A task group waits for its child tasks. If one task fails, the group coordinates cancellation and raises grouped exceptions as needed.

This is safer than creating tasks without tracking them.

36.29 Exception Groups in Async Code

Concurrent tasks can fail together.

Task groups can report multiple failures using exception groups.

try:
    async with asyncio.TaskGroup() as tg:
        tg.create_task(a())
        tg.create_task(b())
except* ValueError as group:
    handle_value_errors(group)

except* can split grouped exceptions by type.

This is important for async systems because independent tasks may fail during the same structured operation.

36.30 Async Generators and Cleanup

Async generators need async cleanup.

async def gen():
    try:
        yield 1
    finally:
        await cleanup()

If the async generator is not exhausted, it should be closed with aclose().

agen = gen()
item = await anext(agen)
await agen.aclose()

Event loops also include machinery to finalize pending async generators during shutdown.

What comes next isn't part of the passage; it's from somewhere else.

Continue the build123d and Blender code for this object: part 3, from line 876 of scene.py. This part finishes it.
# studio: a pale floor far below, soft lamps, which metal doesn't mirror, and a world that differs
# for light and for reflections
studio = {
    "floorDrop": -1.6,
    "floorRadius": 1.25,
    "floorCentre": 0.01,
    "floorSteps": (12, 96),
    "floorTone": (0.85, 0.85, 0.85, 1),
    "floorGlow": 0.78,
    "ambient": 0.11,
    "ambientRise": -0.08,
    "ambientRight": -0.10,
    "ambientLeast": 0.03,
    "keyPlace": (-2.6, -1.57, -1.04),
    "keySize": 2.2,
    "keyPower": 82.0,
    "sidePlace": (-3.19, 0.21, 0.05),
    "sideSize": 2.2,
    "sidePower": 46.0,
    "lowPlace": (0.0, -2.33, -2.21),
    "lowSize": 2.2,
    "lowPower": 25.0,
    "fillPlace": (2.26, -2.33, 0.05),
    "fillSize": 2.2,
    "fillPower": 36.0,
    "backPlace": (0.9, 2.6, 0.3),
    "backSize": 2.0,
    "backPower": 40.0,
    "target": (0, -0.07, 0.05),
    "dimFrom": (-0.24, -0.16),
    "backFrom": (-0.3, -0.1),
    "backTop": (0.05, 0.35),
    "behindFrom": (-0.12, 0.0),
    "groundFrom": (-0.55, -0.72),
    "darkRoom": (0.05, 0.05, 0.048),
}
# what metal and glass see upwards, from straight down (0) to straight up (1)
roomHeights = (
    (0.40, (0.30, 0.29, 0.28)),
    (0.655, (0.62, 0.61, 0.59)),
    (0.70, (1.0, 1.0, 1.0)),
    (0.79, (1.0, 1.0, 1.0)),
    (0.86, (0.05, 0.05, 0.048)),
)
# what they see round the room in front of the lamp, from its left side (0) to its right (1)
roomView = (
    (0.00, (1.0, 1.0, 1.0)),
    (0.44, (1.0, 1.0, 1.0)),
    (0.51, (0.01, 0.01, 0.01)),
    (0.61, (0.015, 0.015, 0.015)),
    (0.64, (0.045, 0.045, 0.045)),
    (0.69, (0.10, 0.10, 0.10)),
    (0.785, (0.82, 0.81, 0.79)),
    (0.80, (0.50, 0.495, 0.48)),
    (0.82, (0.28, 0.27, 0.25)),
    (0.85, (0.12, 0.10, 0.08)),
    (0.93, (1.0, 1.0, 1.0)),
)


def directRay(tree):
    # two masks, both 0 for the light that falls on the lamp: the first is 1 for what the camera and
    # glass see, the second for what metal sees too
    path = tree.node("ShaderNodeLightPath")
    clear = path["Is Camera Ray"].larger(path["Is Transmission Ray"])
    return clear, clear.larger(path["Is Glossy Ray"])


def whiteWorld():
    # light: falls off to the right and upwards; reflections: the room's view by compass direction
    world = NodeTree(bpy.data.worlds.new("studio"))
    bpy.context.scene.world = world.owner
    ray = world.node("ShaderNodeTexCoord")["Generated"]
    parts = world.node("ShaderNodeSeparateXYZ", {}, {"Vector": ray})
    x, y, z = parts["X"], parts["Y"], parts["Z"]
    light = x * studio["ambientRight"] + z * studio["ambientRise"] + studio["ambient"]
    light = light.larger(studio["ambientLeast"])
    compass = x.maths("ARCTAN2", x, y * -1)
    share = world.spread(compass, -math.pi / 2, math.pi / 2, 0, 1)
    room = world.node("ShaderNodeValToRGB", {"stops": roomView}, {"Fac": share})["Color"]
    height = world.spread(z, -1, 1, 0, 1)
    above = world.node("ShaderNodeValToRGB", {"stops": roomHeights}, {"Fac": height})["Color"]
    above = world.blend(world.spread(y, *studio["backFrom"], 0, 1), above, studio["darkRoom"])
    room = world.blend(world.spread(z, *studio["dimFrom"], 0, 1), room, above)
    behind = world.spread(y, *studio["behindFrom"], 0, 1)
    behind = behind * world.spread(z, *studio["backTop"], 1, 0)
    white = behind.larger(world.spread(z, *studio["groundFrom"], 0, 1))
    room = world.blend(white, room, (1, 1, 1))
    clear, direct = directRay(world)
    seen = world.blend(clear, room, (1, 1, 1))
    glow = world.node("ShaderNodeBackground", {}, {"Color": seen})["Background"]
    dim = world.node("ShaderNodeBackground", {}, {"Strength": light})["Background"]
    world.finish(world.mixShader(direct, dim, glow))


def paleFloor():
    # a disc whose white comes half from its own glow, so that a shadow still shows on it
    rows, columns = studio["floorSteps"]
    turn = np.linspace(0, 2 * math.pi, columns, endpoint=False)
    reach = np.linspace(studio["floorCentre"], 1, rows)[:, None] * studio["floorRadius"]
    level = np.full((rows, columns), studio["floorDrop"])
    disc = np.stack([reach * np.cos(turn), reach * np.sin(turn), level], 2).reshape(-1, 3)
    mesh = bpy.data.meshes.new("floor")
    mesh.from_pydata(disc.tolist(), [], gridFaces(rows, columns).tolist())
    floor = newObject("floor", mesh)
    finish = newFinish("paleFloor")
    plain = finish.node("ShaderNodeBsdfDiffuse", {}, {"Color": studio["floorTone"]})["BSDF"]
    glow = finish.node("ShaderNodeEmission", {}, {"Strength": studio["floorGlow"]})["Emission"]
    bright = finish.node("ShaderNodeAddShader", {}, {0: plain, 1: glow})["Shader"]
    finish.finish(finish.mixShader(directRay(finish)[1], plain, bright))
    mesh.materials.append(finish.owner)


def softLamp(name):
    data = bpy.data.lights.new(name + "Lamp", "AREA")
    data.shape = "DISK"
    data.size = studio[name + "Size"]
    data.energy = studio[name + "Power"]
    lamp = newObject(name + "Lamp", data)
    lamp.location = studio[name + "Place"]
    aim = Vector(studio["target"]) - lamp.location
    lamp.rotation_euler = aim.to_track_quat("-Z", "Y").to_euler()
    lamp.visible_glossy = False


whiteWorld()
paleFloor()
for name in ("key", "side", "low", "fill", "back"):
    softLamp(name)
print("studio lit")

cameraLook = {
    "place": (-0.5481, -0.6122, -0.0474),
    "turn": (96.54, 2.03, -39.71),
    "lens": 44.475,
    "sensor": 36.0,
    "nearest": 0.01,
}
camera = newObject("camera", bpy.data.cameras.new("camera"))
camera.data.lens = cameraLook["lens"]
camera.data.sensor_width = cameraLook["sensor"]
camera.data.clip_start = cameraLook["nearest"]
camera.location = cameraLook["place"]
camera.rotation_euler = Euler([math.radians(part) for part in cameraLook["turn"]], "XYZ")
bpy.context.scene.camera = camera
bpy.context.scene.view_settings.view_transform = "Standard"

36.31 Async Generator Methods

Async generators support methods similar to generators, but awaitable:

These methods return awaitables.

Example:

value = await agen.__anext__()
await agen.aclose()

36.32 Coroutines and Reference Lifetime

A suspended coroutine keeps local variables alive.

async def work():
    data = bytearray(100_000_000)
    await asyncio.sleep(10)
    return len(data)

While sleeping, data remains alive because the coroutine may resume and use it.

Retention chain:

task
    coroutine
        suspended frame
            local data

Clear large locals before long awaits when possible:

async def work():
    data = bytearray(100_000_000)
    result = process(data)
    data = None
    await asyncio.sleep(10)
    return result

36.33 Task Lifetime

A task keeps its coroutine alive.

task = asyncio.create_task(work())

Until the task completes or is cancelled and finalized, it references the coroutine and its frame state.

If you create tasks and lose track of them, exceptions may be logged later and resources may remain active longer than expected.

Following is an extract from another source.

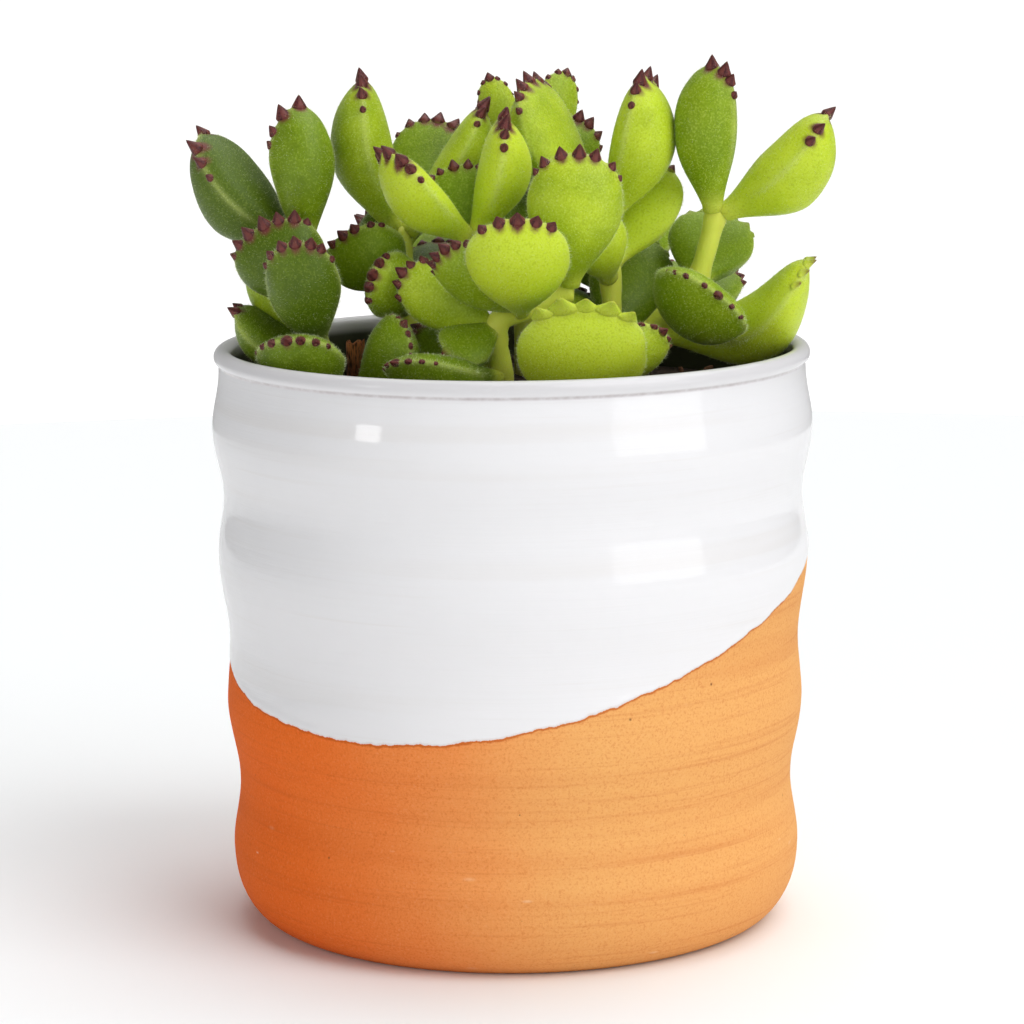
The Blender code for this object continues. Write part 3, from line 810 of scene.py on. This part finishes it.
class Blade:
    """A leaf in its place, with its three directions and the teeth of its end."""

    def __init__(self, path, plan, draw):
        self.plan = plan
        self.root = point_at_height(path, plan.height)
        line = Vector(plan.tip) - self.root
        self.length = line.length - TIP_TOOTH
        self.along = line.normalized()
        across, tilt = math.radians(plan.across), math.radians(plan.tilt)
        level = math.cos(tilt)
        side = Vector((math.cos(across) * level, math.sin(across) * level, math.sin(tilt)))
        self.side = (side - self.along * side.dot(self.along)).normalized()
        self.face = self.side.cross(self.along)
        drawn_tone = draw.uniform(-0.8, 0.4)
        self.tone = drawn_tone if plan.tone is None else plan.tone
        self.seed = Vector((draw.uniform(0, 90), draw.uniform(0, 90), draw.uniform(0, 90)))
        small = min(1.0, plan.width / FULL_TOOTHED_WIDTH) * plan.fang
        self.teeth = [(0.0, 1.0, TEETH[0][1] * (0.35 + 0.65 * small))]
        for sign in (1.0, -1.0):
            if sign == plan.bare:
                continue
            for angle, height in TEETH[1 : plan.teeth + 1]:
                turn = math.radians(min(angle + plan.start, LAST_TOOTH) + draw.uniform(-2.5, 2.5))
                self.teeth.append((turn, sign, height * small * draw.uniform(0.82, 1.12)))
        self.feet = [self.margin(turn, sign) for turn, sign, size in self.teeth]

    def share_at(self, turn):
        """The share of the leaf's length where its end has turned by this angle from the tip."""
        return WIDEST + (1.0 - WIDEST) * max(math.cos(turn), 0.0) ** (2.0 / self.plan.shoulder)

    def middle(self, t):
        """The point of the leaf's middle line at this share of its length."""
        sag = self.plan.bend * self.length * math.sin(math.pi * t)
        return self.root + self.along * (self.length * t) - self.face * sag

    def outward(self, turn, sign):
        """The direction in which the margin, and a tooth on it, stands out."""
        aim = TOOTH_LEAN * turn
        return self.along * math.cos(aim) + self.side * (sign * math.sin(aim))

    def margin(self, turn, sign):
        """The point of the margin where the leaf's end has turned by this angle, on the side sign."""
        t = self.share_at(turn)
        return self.middle(t) + self.side * (sign * half_width(t, self.plan.width, self.plan.shoulder))

    def raised(self, t, turn, sign):
        """How high the margin's ridge stands here, and how far it swells under its teeth."""
        height = MARGIN_RIDGE * eased((t - 0.35) / 0.3)
        here = self.margin(turn, sign) if t >= WIDEST else None
        under = 0.0
        if here:
            for (tooth_turn, tooth_sign, size), foot in zip(self.teeth, self.feet):
                gap = (foot - here).length / (0.9 + 0.65 * size)
                under = max(under, size / TEETH[0][1] * max(1.0 - gap, 0.0) ** 1.5)
        return height, under

    def stain(self, spot):
        """How far the maroon of the nearest tooth has run into the leaf here."""
        most = 0.0
        for (turn, sign, size), foot in zip(self.teeth, self.feet):
            away = spot - foot
            if away.length_squared < STAIN_REACH**2:
                inward = -self.outward(turn, sign).dot(away)
                lift = self.face.dot(away)
                run = math.hypot(inward, lift)
                across = math.sqrt(max(away.length_squared - run * run, 0.0))
                scale = size / TEETH[0][1]
                gap = math.hypot(across / (STAIN_WIDTH * scale), run / (STAIN_LENGTH * scale))
                most = max(most, max(1.0 - gap, 0.0) * min(scale, 1.0))
        return most

    def body(self, shape):
        """The paddle itself, with its margin raised."""
        rings = BLADE_RINGS + END_RINGS
        rows = {}
        for ring in range(rings + 1):
            if ring <= BLADE_RINGS:
                t, turn = WIDEST * ring / BLADE_RINGS, math.pi / 2.0
            else:
                turn = math.pi / 2.0 * (1.0 - (ring - BLADE_RINGS) / END_RINGS)
                t = self.share_at(turn)
            raised = {sign: self.raised(t, turn, sign) for sign in (1.0, -1.0)}
            wide = half_width(t, self.plan.width, self.plan.shoulder)
            rows[ring] = (t, turn, wide, half_thickness(t, self.plan.thick), raised)

        def place_of(ring, angle):
            t, turn, wide, thick, raised = rows[ring]
            angle -= 0.22 * math.sin(2.0 * angle)
            up = math.sin(angle)
            sign = 1.0 if math.cos(angle) >= 0.0 else -1.0
            if ring in (0, rings):
                wide = thick = 0.0
            lift = thick * up * (UPPER_SHARE if up > 0.0 else LOWER_SHARE)
            spot = self.middle(t)
            uneven = 1.0 + 0.05 * noise.noise(spot * 0.09 + self.seed + Vector((math.cos(angle), up, 0.0)))
            spot = spot + (self.side * (wide * math.cos(angle)) + self.face * lift) * uneven
            ridge, under = raised[sign]
            near = math.exp(-((lift / 0.95) ** 2))
            knob = math.exp(-((lift / 1.2) ** 2))
            spot += self.outward(turn, sign) * (near * ridge + knob * SWELLING * under)
            flare = NECK_FLARE * math.exp(-((t / 0.05) ** 2)) if ring else 0.0
            spot += self.side * (flare * math.cos(angle)) + self.face * (flare * up)
            rim = math.exp(-((lift / 0.8) ** 2)) * eased((t - 0.2) / 0.3)
            blush = self.plan.red * self.stain(spot) if ring > BLADE_RINGS else 0.0
            return spot, {"tone": self.tone, "reach": t, "rim": rim, "blush": blush}

        budded(shape, LEAF_SIDES, rings, place_of)

    def tooth(self, shape, turn, sign, size):
        """A ribbed spine that starts inside the margin and bends toward the leaf's tip."""
        along = self.outward(turn, sign)
        foot = self.margin(turn, sign) + along * MARGIN_RIDGE
        side = (self.face.cross(along)).normalized()
        high = size - MARGIN_RIDGE
        red = self.plan.red
        broad = 1.0 + 0.45 * (1.0 - min(red, 1.0))
        wide = (0.50 + 0.44 * size) * broad
        thick = (0.42 + 0.36 * size) / broad

        def place_of(ring, angle):
            share = ring / TOOTH_RINGS
            height = -TOOTH_ROOT + (high + TOOTH_ROOT) * share
            up = max(height, 0.0) / high
            down = max(-height, 0.0) / TOOTH_ROOT
            taper = (1.0 - up) ** 0.78 * (0.86 + 0.14 * (1.0 - up) ** 3) * (1.0 - down**2)
            if ring in (0, TOOTH_RINGS):
                taper = 0.0
            ridge = math.cos(TOOTH_RIBS * angle)
            rib = 1.0 + 0.05 * ridge * min(3.0 * up, 1.0)
            spot = foot + along * height
            spot += side * (wide * taper * rib * math.cos(angle))
            spot += self.face * (thick * taper * rib * math.sin(angle))
            spot += self.along * (0.10 * size * up * up * (1.0 - math.cos(turn)))
            blush = red * (0.72 - 0.45 * down + 1.2 * up) + 0.15 * up
            values = {"tone": self.tone, "reach": 1.0, "rim": 0.4, "blush": blush, "rib": 0.5 - 0.5 * ridge}
            return spot, values

        budded(shape, TOOTH_SIDES, TOOTH_RINGS, place_of)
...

Structured patterns such as task groups help control lifetime.

36.34 Async Stack Traces

Async stack traces include suspended coroutine chains.

When an exception crosses await boundaries, the traceback shows where it was raised and where it was awaited.

Example:

async def a():
    await b()

async def b():
    await c()

async def c():
    1 / 0

The traceback can show the async chain from a to b to c.

This is possible because coroutine frames preserve code object and instruction position information.

36.35 contextvars

Async code often uses contextvars for context-local state.

from contextvars import ContextVar

request_id = ContextVar("request_id")

async def handle():
    print(request_id.get())

Unlike thread-local storage, context variables are designed to work correctly across async task switches.

Each task can carry its own context.

This is important for:

request IDs
tracing
logging context
database transaction context
auth state
locale settings

36.36 Async and the GIL

Async code does not remove the GIL.

In traditional CPython:

one thread executes Python bytecode at a time per interpreter
async tasks switch cooperatively at await points

Async code can handle many I/O-bound tasks efficiently because most time is spent waiting for external events.

It does not make CPU-heavy Python loops execute in parallel.

36.37 Async vs Threads

Async and threads solve different problems.

Async code is explicit about suspension. Threads can switch at less obvious points.

36.38 Async vs Generators

Coroutines and generators share resumable execution, but the protocols differ.

A coroutine is not an iterator. A generator is not directly awaitable unless adapted.

36.39 A Minimal Coroutine Scheduler

A toy scheduler can show the core idea.

from collections import deque

class Sleep:
    def __await__(self):
        yield self
        return None

async def task(name):
    print(name, "start")
    await Sleep()
    print(name, "end")

def run(coros):
    ready = deque(c.__await__() for c in coros)

    while ready:
        aw = ready.popleft()
        try:
            next(aw)
        except StopIteration:
            continue
        ready.append(aw)

run([task("a"), task("b")])

This is not asyncio. It ignores real I/O, timers, futures, cancellation, exceptions, and task state. But it shows the key mechanism:

coroutine runs
await yields control
scheduler later resumes it

36.40 Common Misunderstandings

36.41 Reading Strategy

Start with:

async def f():
    return 1

Then:

async def g():
    value = await f()
    return value + 1

Inspect:

import dis
import inspect

print(inspect.iscoroutinefunction(f))
coro = f()
print(inspect.getcoroutinestate(coro))
dis.dis(g)

Then study:

await
async with
async for
async generators
tasks
cancellation
TaskGroup
contextvars
blocking calls inside async code

For each case, track:

when the coroutine object is created
when the body starts
where it suspends
what object it awaits
how it resumes
what happens on exception or cancellation
when its frame is cleared

36.42 Chapter Summary

Coroutines are resumable computations used for asynchronous programming. An async def call creates a coroutine object. The coroutine body runs only when awaited or scheduled. At each await, the coroutine can suspend, preserving its frame state, and later resume with a value or exception.

The core model is:

async function call
    ↓
create coroutine object
    ↓
event loop or await resumes coroutine
    ↓
run until await, return, raise, or cancellation
    ↓
await suspends and yields control
    ↓
resume later with result or exception

Async execution is built on the same CPython foundations as ordinary execution: code objects, frames, bytecode, exceptions, and object protocols. The event loop supplies scheduling; CPython supplies resumable execution.